Even if companies succeed in identifying intellectual assets, that may not mean they are exploiting or protecting them properly. According to Rosa Wilkinson, innovation director at the UK government’s Intellectual Property Office (IPO), companies are ‘wide-eyed and witless’ about managing these assets.

‘They don’t tend to think about them until something happens,’ she says. ‘Until the advent of things like [TV programme] Dragons’ Den, an awful lot of businesses never drew IP into mainstream conversations – it’s not on the balance sheet, it’s not physical, why would I think about it?’

To help firms communicate the value of their IP to potential funders, the IPO has worked with the financial services industry to put together the IP Finance Toolkit.

‘Financiers and companies are talking completely different languages,’ she says. ‘The toolkit helps take businesses through the process of documenting their IP assets and pinning a value to them in a way which will be understood and credible for the financial services industry.’

The IPO is also keen to encourage the market in intellectual assets: often firms develop IP assets they cannot exploit themselves.

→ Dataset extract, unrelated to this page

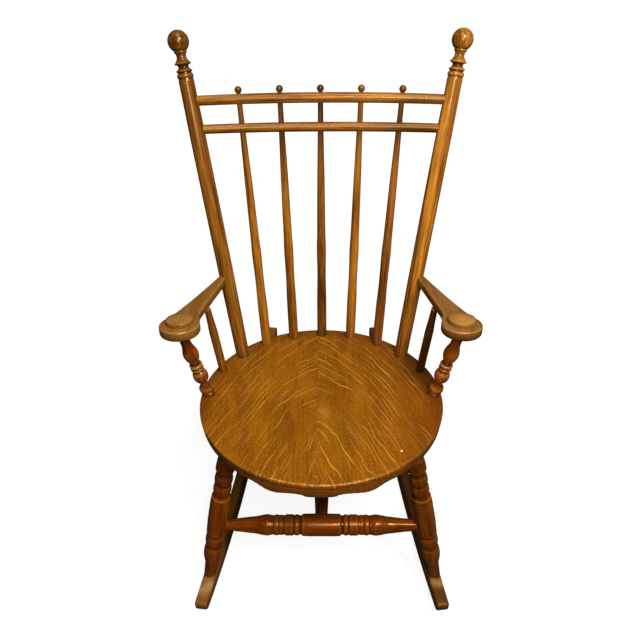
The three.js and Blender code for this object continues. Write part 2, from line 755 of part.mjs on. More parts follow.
for (const [hand, side] of sides) {
  keep(`rocker_${hand}`, rockerOak, rockerBody(side), rockerFrameOf(side));
  const legs = [
    ['front_leg', frontLegBearingDegrees, frontLegInset, -frontFoot,
      frontLegCutShares, legRadius, stoutSides],
    ['rear_leg', rearLegBearingDegrees, rearLegInset, rearFoot,
      rearLegCutShares, rearLegRadius, turnedSides],
  ];
  for (const [name, bearing, inset, back, cuts, radius, count] of legs) {
    const axis = axisBetween(rockerTopPoint(side, back), seatPoint(side * bearing, inset, frameBottom));
    const normal = rockerTopNormal(side, back);
    const footBlock = blockBelow(
      axis.foot.clone().addScaledVector(normal, fit), normal, rockerHeight);
    const points = cutPoints(cuts, axis.length, radius);
    points[0].y = -radius;
    points[points.length - 1].y += radius;
    const footTenon = (grow) => rod(
      axis, -legFootTenonLength, legFootTenonRadius, legFootTenonRadius, tenonSides, grow);
    const topTenon = (grow) => rod(axis, axis.length - legTenonRadius,
      axis.length + legTenonLength, legTenonRadius, tenonSides, grow);
    const body = turned(axis, points, count).subtract(footBlock).subtract(frameUnderside)
      .add(footTenon(0)).add(topTenon(0));
    keep(`${name}_${hand}`, legOak, body, axis.frame);
    bore(`rocker_${hand}`, footTenon(fit));
    for (const carrier of frameNames) bore(carrier, topTenon(fit));
    legAxes[`${name}_${hand}`] = { axis, cuts, radius, count };
  }
}

// Stretchers

function levelPoint({ axis }, height) {
  return pointOn(axis, (height - axis.foot.z) / axis.direction.z);
}

function legSolid({ axis, cuts, radius, count }, grow) {
  return turned(axis, cutPoints(cuts, axis.length, radius), count, grow);
}

function stretcherBetween(name, carriers, ends, points, sideCount, tenonInset) {
  const axis = axisBetween(ends[0], ends[1]);
  let body = turned(axis, points(axis.length), sideCount);
  for (const carrier of carriers) body = body.subtract(carrier.grown);
  carriers.forEach((carrier, index) => {
    const near = tenonInset[index] - stretcherTenonLength;
    const far = tenonInset[index] + stretcherTenonRadius;
    const span = index === 0 ? [near, far] : [axis.length - far, axis.length - near];
    const tenon = (grow) => rod(axis, span[0], span[1], stretcherTenonRadius, tenonSides, grow);
    body = body.add(tenon(0));
    bore(carrier.name, tenon(fit));
  });
  keep(name, legOak, body, axis.frame);
  return axis;
}

function frontStretcherPoints(length) {
  const half = cutPoints(stretcherHalfCutShares, length / 2, stretcherRadius);
  const mirrored = half.slice(0, -1).reverse().map((point) => new THREE.Vector2(point.x, length - point.y));
  return [...half, ...mirrored];
}

function carrierLeg(name) {
  return { name, grown: legSolid(legAxes[name], fit) };
}

const frontLegs = ['front_leg_left', 'front_leg_right'];
const rearLegs = ['rear_leg_left', 'rear_leg_right'];
const frontEnds = frontLegs.map((name) => levelPoint(legAxes[name], stretcherHeight));
const rearEnds = rearLegs.map((name) => levelPoint(legAxes[name], stretcherHeight));
const frontAxis = stretcherBetween('front_stretcher', frontLegs.map(carrierLeg), frontEnds,
  frontStretcherPoints, stoutSides, [legRadius, legRadius]);
const plainPoints = (radius) => (length) => cutPoints(plainStretcherCutShares, length, radius);
const rearAxis = stretcherBetween('rear_stretcher', rearLegs.map(carrierLeg), rearEnds,
  plainPoints(rearStretcherRadius), turnedSides, [rearLegRadius, rearLegRadius]);

const middleEnds = [frontEnds, rearEnds].map(([a, b]) => a.clone().lerp(b, 0.5));
const middleCarriers = [
  { name: 'front_stretcher',
    grown: turned(frontAxis, frontStretcherPoints(frontAxis.length), stoutSides, fit) },
  { name: 'rear_stretcher',
    grown: turned(rearAxis, plainPoints(rearStretcherRadius)(rearAxis.length), turnedSides, fit) },
];
stretcherBetween('middle_stretcher', middleCarriers, middleEnds, plainPoints(middleStretcherRadius),
  turnedSides, [stretcherRadius, rearStretcherRadius]);

// The chair stands with the middle of its length over the origin
const chair = new THREE.Group();
chair.name = 'spindle_back_rocker';
chair.position.y = (frontTip - rearTip) / 2;
for (const piece of pieces) chair.add(meshOf(piece));
chair.updateMatrixWorld(true);

export default chair;
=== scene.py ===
"""The looks of a spindle-back arm rocker in golden oak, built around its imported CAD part."""

import itertools
import math

import bmesh
import bpy
import numpy as np
from mathutils import Matrix, Vector


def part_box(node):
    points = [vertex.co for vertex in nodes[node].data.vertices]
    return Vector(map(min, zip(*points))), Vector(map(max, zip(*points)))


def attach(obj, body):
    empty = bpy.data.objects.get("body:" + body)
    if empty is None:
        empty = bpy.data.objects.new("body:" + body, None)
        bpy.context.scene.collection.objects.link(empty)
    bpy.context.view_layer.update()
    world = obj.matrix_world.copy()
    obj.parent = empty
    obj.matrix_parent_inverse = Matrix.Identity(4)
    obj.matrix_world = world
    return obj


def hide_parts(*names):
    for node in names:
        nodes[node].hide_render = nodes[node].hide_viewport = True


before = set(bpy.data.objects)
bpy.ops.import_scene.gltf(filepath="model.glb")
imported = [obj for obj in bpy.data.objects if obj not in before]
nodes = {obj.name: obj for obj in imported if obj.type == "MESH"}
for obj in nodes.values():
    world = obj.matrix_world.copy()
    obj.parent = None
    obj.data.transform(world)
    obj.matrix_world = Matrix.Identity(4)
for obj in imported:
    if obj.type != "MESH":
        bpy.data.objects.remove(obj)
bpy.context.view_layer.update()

# Lengths are in millimetres until a mesh is made. Left and right are as seen from in front.
MM = 0.001
HANDS = (("left", -1), ("right", 1))
TINY = 1e-6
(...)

‘Any trade in IP tends to go on between people who already know each other – people aren’t sure where to find a marketplace for their IP,’ she says. Business insurance also needs to develop to include IP. As trusted advisers, financial professionals can help clients talk about these new additions to the balance sheet. ‘They can raise all sorts of issues with them and the issues they raise can radically alter their client’s potential for growth,’ she says. ‘IP can feel terribly scary, it feels technical, but the basic principles are very straightforward – you’ve created something and it’s yours.’